Not likely a concern given the relatively generous carry on allowances for battery capacity. Total carry on weight might be more of a concern if travelling in a low cost fare?
In the tables included in the reviews it was interesting to note that the Choice reviewers were for some products unable to clarify the battery technology used, internal battery voltage or nominal capacity. The test results are all a consumer has to rely on.
Well…AH does not tell you the capacity unless you know the voltage WH does tell you the capacity.
Quick search on ebay (where many unbranded batteries are available will show you many batteries with huge mA/h claim without the voltage - WH would be the only true indicator.
With many trying to find the best and cheapest deal on the internet, buying unknown brands of powerbank with extraordinary claims is a recipe for disappointment…and being shammed…

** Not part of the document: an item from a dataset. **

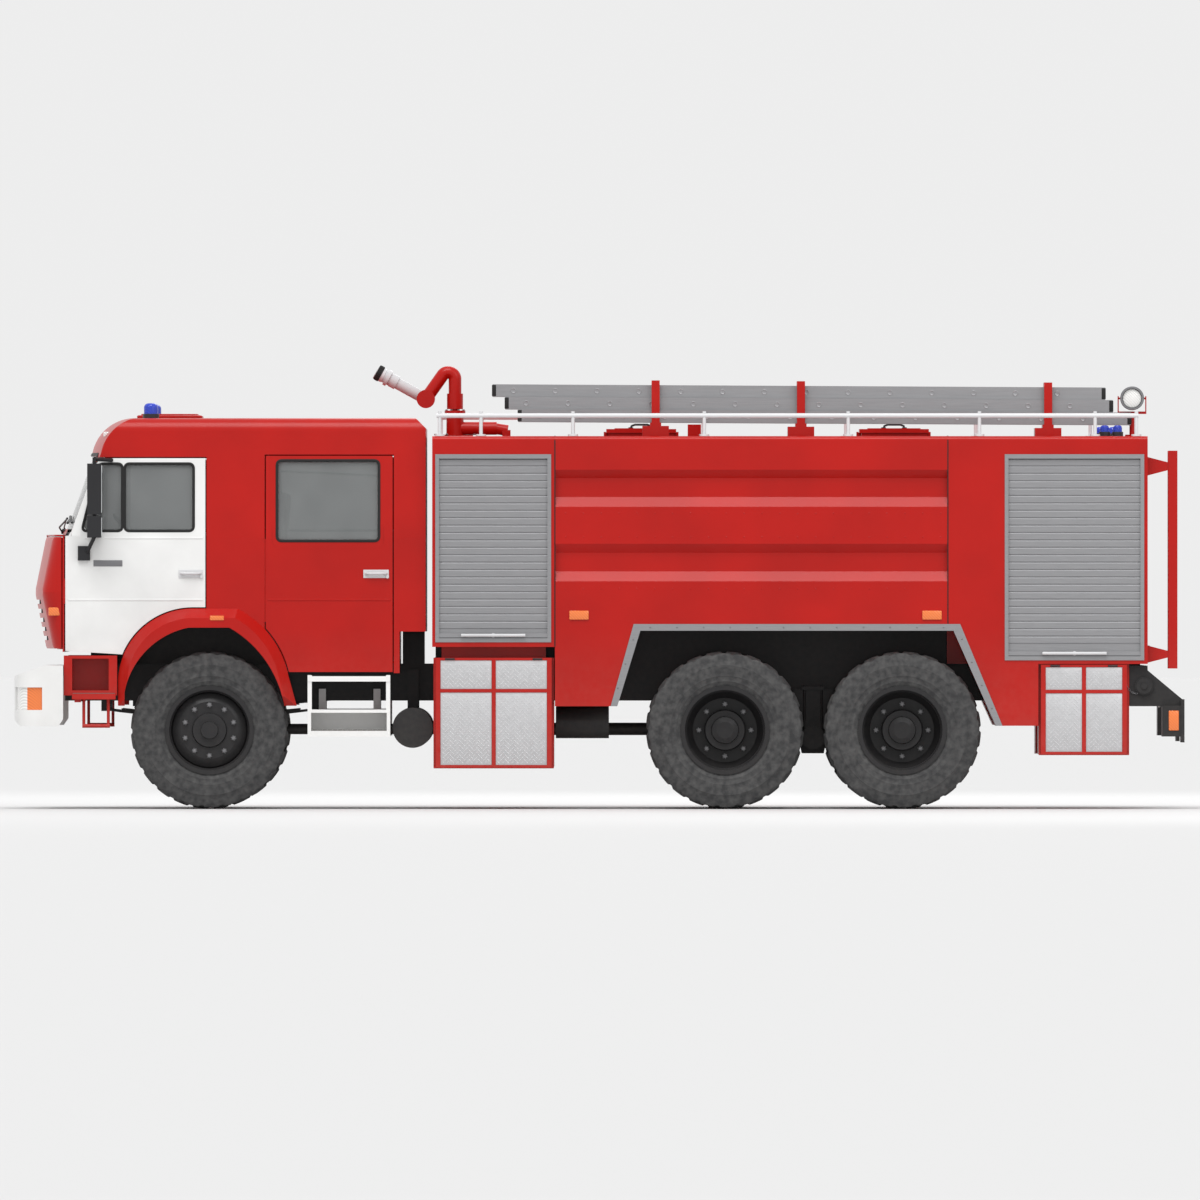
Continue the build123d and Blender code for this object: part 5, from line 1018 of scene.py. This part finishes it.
finish_nodes(red_enamel, "cannon_base", "cannon_arm")
barrel_paint = enamel("barrel_paint", (0.60, 0.60, 0.61), 0.1, 0.35)
finish_nodes(barrel_paint, "cannon_barrel")
barrel_foot = Vector((-1.241, 0.108, 2.945))
barrel_tip = Vector((-1.599, 0.108, 3.143))
barrel_aim = (barrel_tip - barrel_foot).normalized()
reach = (barrel_tip - barrel_foot).length
nozzle_outline = [(reach - 0.045, 0.051), (reach - 0.043, 0.056), (reach - 0.008, 0.056),
                  (reach - 0.004, 0.053), (reach - 0.004, 0.0362), (reach - 0.012, 0.0362)]
nozzle_ribs = 24
rib_out = 0.0562
nozzle_ring = bmesh.new()
add_turned(nozzle_ring, nozzle_outline, barrel_foot, barrel_aim, 40)
side_way = barrel_aim.orthogonal().normalized()
for rib in range(nozzle_ribs):
    turn = 2 * pi * rib / nozzle_ribs
    out = side_way * cos(turn) + barrel_aim.cross(side_way) * sin(turn)
    ends = [barrel_foot + barrel_aim * (reach - back) + out * rib_out for back in (0.040, 0.012)]
    add_tube(nozzle_ring, ends, 0.0022, out, facets=6)
place_piece("nozzle_ring", nozzle_ring, "cannon_barrel", "dash_plastic", seal_rubber)
cannon_x = -1.031
upper_bolt = [(-0.001, 0.0085), (0.007, 0.0085), (0.008, 0.007), (0.008, 0)]
lower_bolt = [(-0.001, 0.010), (0.008, 0.010), (0.009, 0.008), (0.009, 0)]
flange_bolts = bmesh.new()
for bolt in range(8):
    turn = 2 * pi * (bolt + 0.5) / 8
    upper_place = (cannon_x + 0.0665 * cos(turn), 0.0665 * sin(turn), 2.862)
    add_turned(flange_bolts, upper_bolt, upper_place, (0, 0, 1), 6)
    if bolt % 2:
        lower_place = (cannon_x + 0.152 * cos(turn), 0.152 * sin(turn), 2.686)
        add_turned(flange_bolts, lower_bolt, lower_place, (0, 0, 1), 6)
place_piece("cannon_flange_bolts", flange_bolts, "root", "cast_grey", bare_steel)

# Searchlight: a spun black shell with a bright rim and a ribbed glass, pivoted in a
# yoke at the left rear corner of the roof.

finish_nodes(lamp_paint, "searchlight")
lamp_centre = Vector((3.828, -0.950, 2.944))
glass_outline = [(0.0605, 0.0655), (0.064, 0.0655), (0.068, 0.050), (0.071, 0.025), (0.072, 0)]
rim_outline = [(0.062, 0.0842), (0.066, 0.0858), (0.078, 0.0858), (0.0815, 0.082), (0.0815, 0.071),
               (0.078, 0.0695)]
lamp_glass = bmesh.new()
add_turned(lamp_glass, glass_outline, lamp_centre, (0, -1, 0))
place_piece("searchlight_glass", lamp_glass, "searchlight", "lamp_glass", lamp_white)
lamp_rim = bmesh.new()
add_turned(lamp_rim, rim_outline, lamp_centre, (0, -1, 0))
place_piece("searchlight_rim", lamp_rim, "searchlight", "lamp_black", bare_steel)

# Rear ladder: flat steel stiles on cranked brackets, with round rungs under ribbed
# rubber sleeves, left of the pump shutter.

finish_nodes(red_enamel, "rear_ladder")
sleeve_outline = [(0.020, 0.0150)]
for rib in range(16):
    start = 0.022 + rib * 0.021
    sleeve_outline += [(start, 0.0165), (start + 0.004, 0.0182), (start + 0.014, 0.0182),
                       (start + 0.018, 0.0165)]
sleeve_outline.append((0.360, 0.0150))
sleeves = bmesh.new()
for rung in range(5):
    add_turned(sleeves, sleeve_outline, (4.119, -1.120, 1.120 + rung * rung_pitch), (0, 1, 0), 20)
place_piece("rung_sleeves", sleeves, "root", "dash_plastic", seal_rubber)

# Rear bracket: gusseted black steel arms with a lamp box on each, a cross beam with a
# blank plate, and a capped outlet on each side whose cap hangs on a short chain.

finish_nodes(chassis_paint, "rear_bumper")
rear_lamps = (
    ("turn", lamp_orange, 1.092, 1.216),
    ("brake", lamp_red, 0.956, 1.086),
    ("reverse", lamp_white, 0.820, 0.950),
)
chain_links = 11
chain_start = Vector((3.911, 1.2015, 0.815))
chain_run = 0.135
chain_rise = 0.028
chain_sag = 0.062
link_long = 0.0105
link_wide = 0.0055
for side, outward in sides:
    for name, finish, low_y, high_y in rear_lamps:
        lens = bmesh.new()
        add_slab(lens, (4.1885, 4.1985), (outward * low_y, outward * high_y), (0.540, 0.725), 0.004)
        place_piece(f"rear_{name}_lens_{side}", lens, "root", "lamp_glass", finish)
    marker = bmesh.new()
    add_slab(marker, (4.087, 4.159), (outward * 1.232, outward * 1.243), (0.563, 0.706), 0.006)
    place_piece("rear_side_marker_" + side, marker, "root", "lamp_glass", lamp_orange)
    chain = bmesh.new()
    for link in range(chain_links):
        share = (link + 0.5) / chain_links
        hang = Vector((chain_start.x - chain_run * share, outward * chain_start.y,
                       chain_start.z + chain_sag * (2 * share - 1) ** 2 + chain_rise * share))
        along = Vector((-chain_run, 0, 4 * chain_sag * (2 * share - 1) + chain_rise)).normalized()
        across = Vector((0, 1, 0)) if link % 2 else along.cross(Vector((0, 1, 0)))
        turns = [2 * pi * step / 12 for step in range(12)]
        loop = [hang + along * link_long * cos(turn) + across * link_wide * sin(turn) for turn in turns]
        add_tube(chain, loop, 0.0016, along.cross(across), closed=True, facets=6)
    place_piece("outlet_cap_chain_" + side, chain, "root", "cast_grey", bare_steel)
blank_plate = bmesh.new()
add_slab(blank_plate, (4.036, 4.040), (-0.27, 0.27), (0.726, 0.834), 0.0015)
place_piece("blank_rear_plate", blank_plate, "root", "white_paint", white_enamel)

Now, as is the case with products like this that are sold in the UK, I liaise with UK trading standards officers to get products like this removed from sale.
Does the UK have something we don’t?
Although the prospect our Aussie Government has any interest or the capacity to do seems unlikely?
Note:
A National levy on all marketing and advertising spend of 10% might be the go. Passed on to someone more responsible than the average advertise or platform, IE Choice, to produce fact checking adverts that must be run at the end of every advert or promotion, 20% of the space or 15seconds duration. Advertiser beware! If there is a Latin translation it might even be one law.
) on maintaining modern, small-scale lithium-ion batteries between 38 and 82% may be out of context for this thread. I was basing my information off prior knowledge: how decade-old, large-scale, Prius lithium-ion battery longevity was effected by charge habits. I should have put a disclaimer on this, saying it may not directly relate to mobile phone batteries.